I don't believe that simply because that statment is basic and not complex, that it must be any less true than any of the other posts and views offered.
We don't know what we don't know, and we don't know what the future is, or indeed what it is not.
I am sure no-one would argue with that - and that is the only point I have offered during the entire discussion.
Clare - // No, it doesn't mean that at all, as I am sure you well know :) //
I didn't - the perils of written communication.
// Only one of us is saying anything substantive, Andy, and it isn't the one who's making a nebulous appeal to the future. //
As far as i can see, your considerably detailed and obviously educated responses rely entirely on science as we know it now.
All I am saying is that none of us can know what the future holds.
I fail to see how anyone can argue against that.
"This isn't true, although is a common misconception.

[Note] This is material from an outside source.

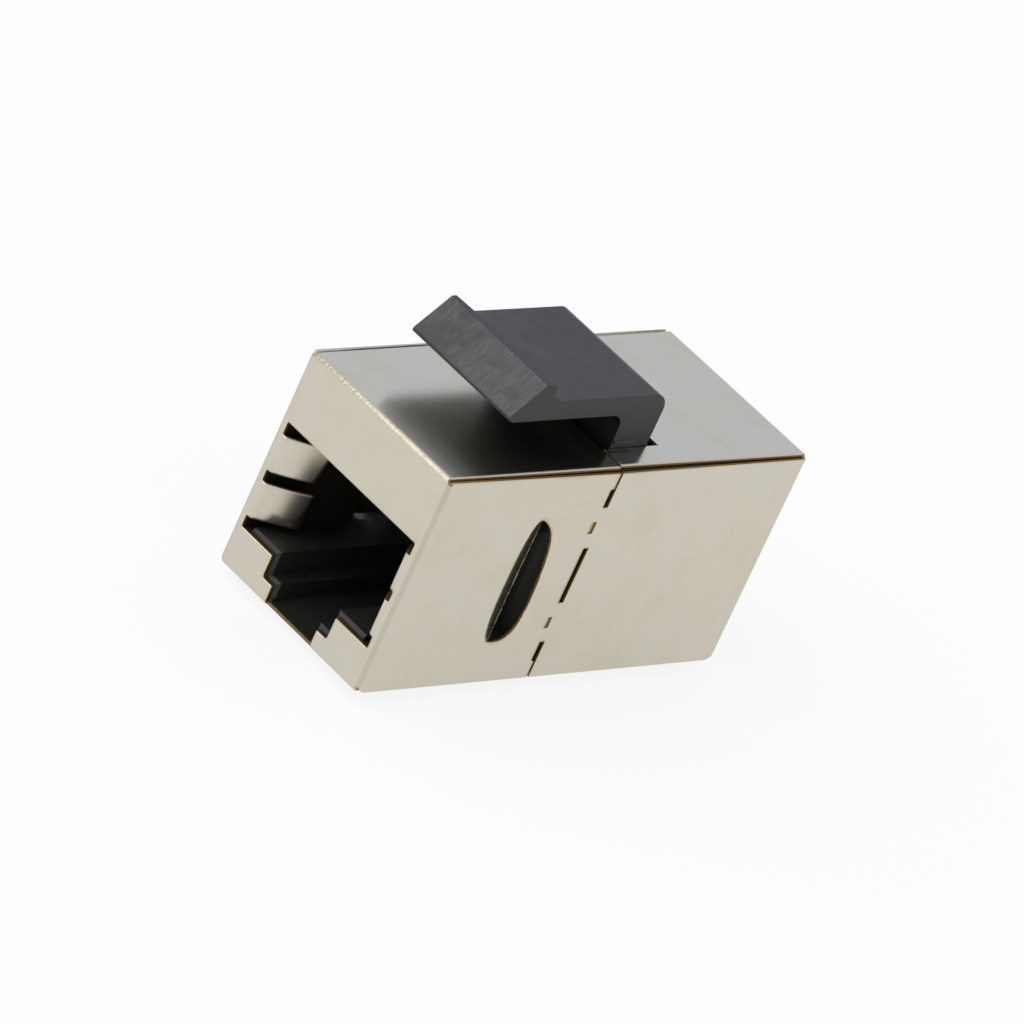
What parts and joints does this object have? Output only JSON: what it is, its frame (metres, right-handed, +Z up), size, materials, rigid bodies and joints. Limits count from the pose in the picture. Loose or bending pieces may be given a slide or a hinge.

To be more precise, your kinetic energy increases. Mass stays the same throughout. No doubt E= mc^2 tricks people into thinking that if mass goes up then energy does, but that equation only holds when you are at rest; otherwise, the equation reads
E^2 - p^2c^2 = m^2 c^4
where p is momentum. It doesn't really matter how, but the whole point is that you energy and momentum change in a way that ensures that the m remains the same at all speeds.
None of which undermines the general point. E does grow towards infinity as your speed approaches c, and it's enough to argue that you'd therefore need infinite energy to reach, let alone exceed, the speed of light."
^^^I have an incredible amount of respect for people that understand things like this. My brain simply doesn't work that way so I didn't understand a bloody word of it - it may as well have been written in Swahili!.
Except you aren't making any point at all.
It's an admirable strategy, I'll grant you, but it's based on nothing - even, as I noted, the explicit examples you gave are entirely wrong, let alone irrelevant - and requires no understanding at all of the material in question. "What if you turn out to be wrong in future?" is always a possible question, and therefore is -- without justification -- always a vacuous question.